Tesla’s Profit Slide Continues Amid Weak Sales and Stiff Competition

date
24/07/2025
avatar
GMT Eight
Tesla reported its third consecutive quarterly profit decline, with Q2 net income falling to $1.2 billion amid sluggish sales and intensifying competition from global EV makers. While the company presses ahead with robotaxi ambitions, weak demand, policy headwinds, and missed product deadlines continue to weigh on its core vehicle business.

Tesla posted its third straight quarterly profit decline, as aggressive price cuts aimed at boosting demand failed to offset weakening sales. The company reported a second-quarter net income of $1.2 billion, a decline from $1.4 billion a year earlier, with revenue slipping to $22.5 billion from $25.5 billion.

The company’s sales struggles come amid intensifying competition and a stagnant product lineup. Tesla has failed to maintain momentum while rivals like China’s BYD continue to release new, competitively priced models. The highly anticipated Cybertruck has underperformed, with second-quarter sales declining 50% from the same period a year earlier to just 4,300 units. Tesla also missed its target to launch a more affordable vehicle by the end of June, though it confirmed limited production began last month, with broader availability expected by year-end.

Globally, the electric vehicle market is still expanding—but Tesla is losing ground. In the first half of 2025, electric vehicle sales rose 1.5% in the U.S., compared to 32% in China and 26% in Europe. In the latter market, Tesla’s sales dropped 33%, allowing Volkswagen to reclaim the top spot for electric vehicle sales, according to JATO Dynamics.

Tesla remains heavily reliant on its core vehicle business to fund its broader ambitions. Despite limited financial returns so far, the company continues to invest in technologies like robotaxis and humanoid robots. Tesla has rolled out a test self-driving taxi service in Austin and plans to expand it to San Francisco and additional cities. However, these initiatives aren’t yet bringing in meaningful revenue, and Tesla acknowledged that short-term financial performance could remain uneven as it scales these efforts.

Economic and policy headwinds have added further pressure. Like several other automakers, Tesla pointed to a volatile economic climate shaped by fluctuating tariffs and evolving fiscal policies. Although it builds all U.S.-sold cars domestically, the company still imports components and raw materials that are subject to new tariffs.

Legislation passed by Republicans this month will also eliminate a federal tax credit of up to $7,500 on EV purchases after September, raising costs for many Tesla buyers. In addition, the law removed penalties for failing to meet emissions standards—hurting Tesla’s clean air credit sales, which fell to $439 million this quarter from $890 million a year earlier.

Tesla’s stock remained mostly unchanged following the earnings release, though shares have surged roughly 50% since April. Much of that momentum is tied to investor belief in Tesla’s long-term tech roadmap, despite concerns about its weakening vehicle business.
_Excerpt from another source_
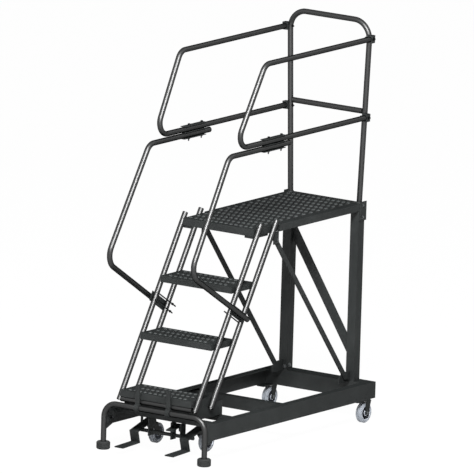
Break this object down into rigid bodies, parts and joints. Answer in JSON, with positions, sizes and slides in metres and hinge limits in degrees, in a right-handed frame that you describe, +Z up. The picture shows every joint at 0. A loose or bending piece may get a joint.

Adding to the uncertainty is Elon Musk’s growing political involvement, including plans to start a new U.S. political party following a fallout with former President Trump. Some analysts worry this public positioning may be alienating parts of Tesla’s customer base, particularly in the U.S. and Europe.

Musk, who owns 13% of the company, also hinted that he wants to increase his stake. He noted that his influence at Tesla could be limited by activist shareholders and suggested the issue be addressed at the next shareholder meeting.

Tesla faces mounting pressure to deliver results as competition intensifies and policy shifts raise costs. The success of its upcoming affordable model and progress in autonomous tech will be key to regaining momentum and sustaining investor confidence in the months ahead.